Шрифт:
Интервал:
Закладка:
Творчество Пикассо есть мистический атеизм художника; но, как поведал нам Достоевский, этот последний атеизм не только почтеннее светского или эстетического индифферентизма даже крупных художников <...>, но есть предпоследняя ступень к совершенной вере, ибо сотрясаемый бесом в наибольшей степени ощущает нужду в исцелении у ног Иисусовых[156].
Булгаковские соображения дают повод не для сближения противоположностей, а для приближения одной позиции к другой — но лишь с помощью очищения.
От положений, высказанных Бердяевым, намечается более прямой путь. Когда читаешь брошюру «Кризис искусства», текст которой соответствует тексту публичной лекции 1 ноября 1917 года в Москве, порой возникает чувство, будто писал ее супрематист или художник какого-то иного новаторского направления — после футуризма. Констатируя кризис, Бердяев характеризует его как потрясение искусства «в тысячелетних его основах»[157], считая, что это потрясение не оставляет шансов на сохранение или возрождение прежних идеалов, сформировавшихся еще в античной культуре. Автор не оплакивает эти идеалы, признавая абсолютную закономерность происходящих процессов.
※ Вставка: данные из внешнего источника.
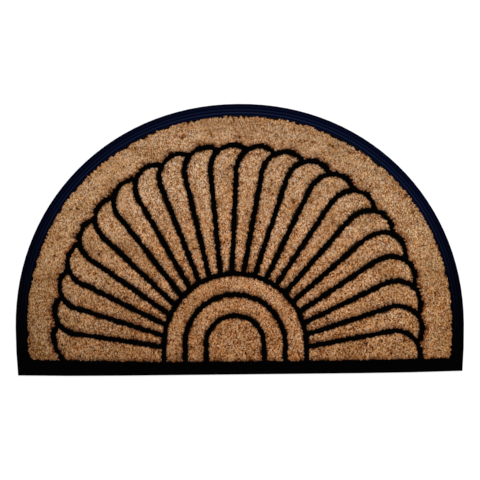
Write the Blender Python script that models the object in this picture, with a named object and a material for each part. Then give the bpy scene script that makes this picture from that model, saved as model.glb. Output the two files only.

Он констатирует «дематериализацию, развоплощение живописи»[158], ее погружение в глубь материи, стремление художника «проникнуть за материальную оболочку мира, уловить более тонкую плоть, преодолеть закон непроницаемости»[159]. Все эти соображения вовсе не сопровождаются сетованиями по поводу тех утрат, которые понесло искусство. Даже в господстве машины как новом факторе жизни, влияющем на художественную культуру, Бердяев усматривает не признаки все поглотившей бесчеловечности, а возможность высвобождения духа из плена органической природы. Правда, при этом Бердяев считает, что все те новые задачи, которые поставило перед искусством время, не могут быть решены футуристами — по своему мироощущению они близки старому, а не новому миру. Он пишет:
В таких самоновейших течениях, как супрематизм, остро ставится давно уже назревшая задача окончательного освобождения чистого творческого акта от власти природно-предметного мира. Живопись из чисто красочной стихии должна воссоздать новый мир, совершенно не похожий на весь природный мир. В ней не должно быть ни природы со всеми ее образами, ни человека. Это не есть только освобождение искусства от сюжетности, это — освобождение от всего сотворенного мира, упирающееся в творчество из ничего[160].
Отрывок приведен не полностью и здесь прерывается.